It is still early spring here in the North. I need to keep reminding myself of this fact. We’ve had some gorgeously warm days in the high 60s and low 70s over the past week or so, with evenings in the 40s. The local nurseries are bursting with beautifully colored annuals. The daffodils, early tulips and hyacinth are blooming and glittering in the sunlight. Young wildlife abounds – especially the small bunnies who insist on devouring my phlox and lilies!
And yet this morning I awoke to 33 degrees. The next two nights are flirting with freezing temperatures. I know I should be used to this after 5 years of gardening in North Country, but it riles me a bit every time. Why? Because once we have that first week of consistently warm temperatures, no matter how many times I tell myself not to put plants out prematurely, I inevitably do so.
I’ve been a little more disciplined this year, but I did go out to my local nursery on Friday after work and picked up a car load of annuals for my containers. I spent yesterday afternoon beginning the process of sorting and combining colors and varieties into pleasing combinations and potting them into containers. I then sat them outside (I was working in the barn) to water and let them get some sun, even though we had gale force winds yesterday and it never warmed much past 40 degrees. Of course, knowing that cold temps were due last night, and will be again tonight and tomorrow, they were brought back into the barn and house for the overnight. So this process of bringing scores of containers and flats out from inside, and watering everything, will now add another 20-30 minutes to my morning “before work” routine. Thankfully I get up at 5am!
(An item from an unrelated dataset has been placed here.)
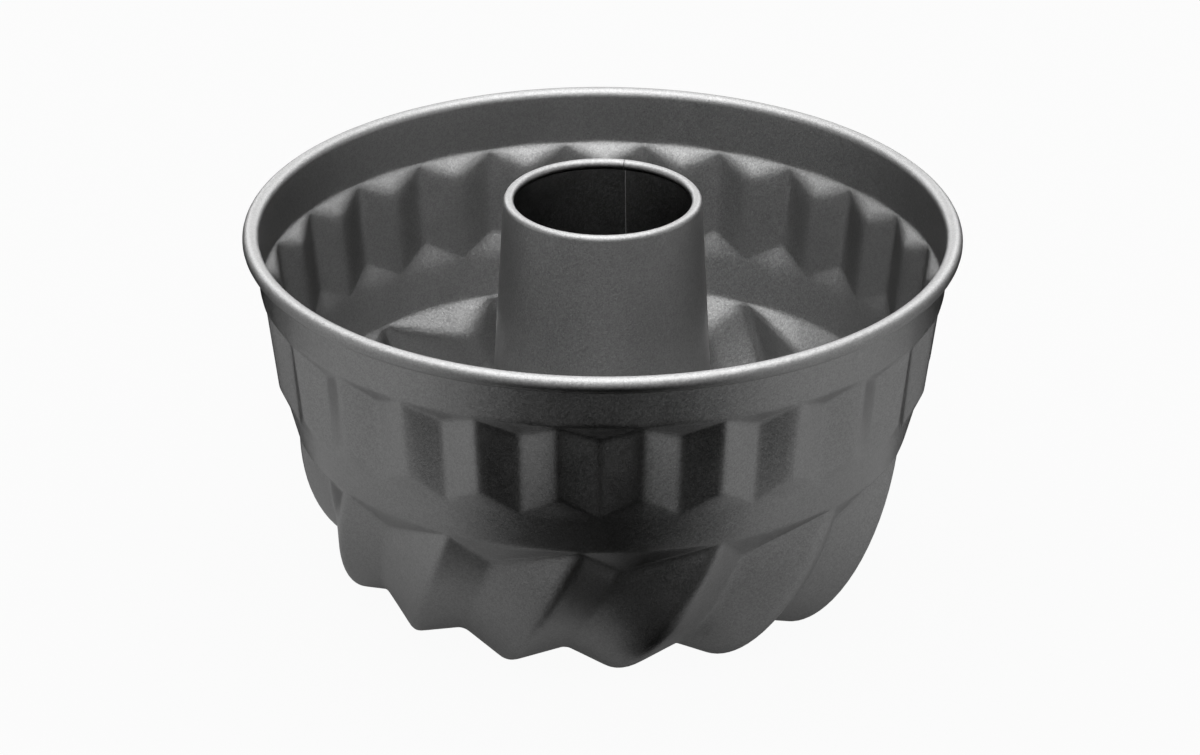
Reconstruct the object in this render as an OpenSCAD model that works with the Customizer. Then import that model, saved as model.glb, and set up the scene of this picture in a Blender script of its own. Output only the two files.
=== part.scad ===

In my anxious anticipation to get going in the garden, I’ve also begun to harden off some of the annuals and herbs that have been growing inside over the past month or so. The remaining cauliflower, some Brussel sprouts, leeks and dill transplants, as well as three kinds of potatoes, were planted on Saturday.
But it appears I need to exercise a bit more patience before any of the more tender annuals and perennials go in the ground. Hopefully I’m up to the challenge.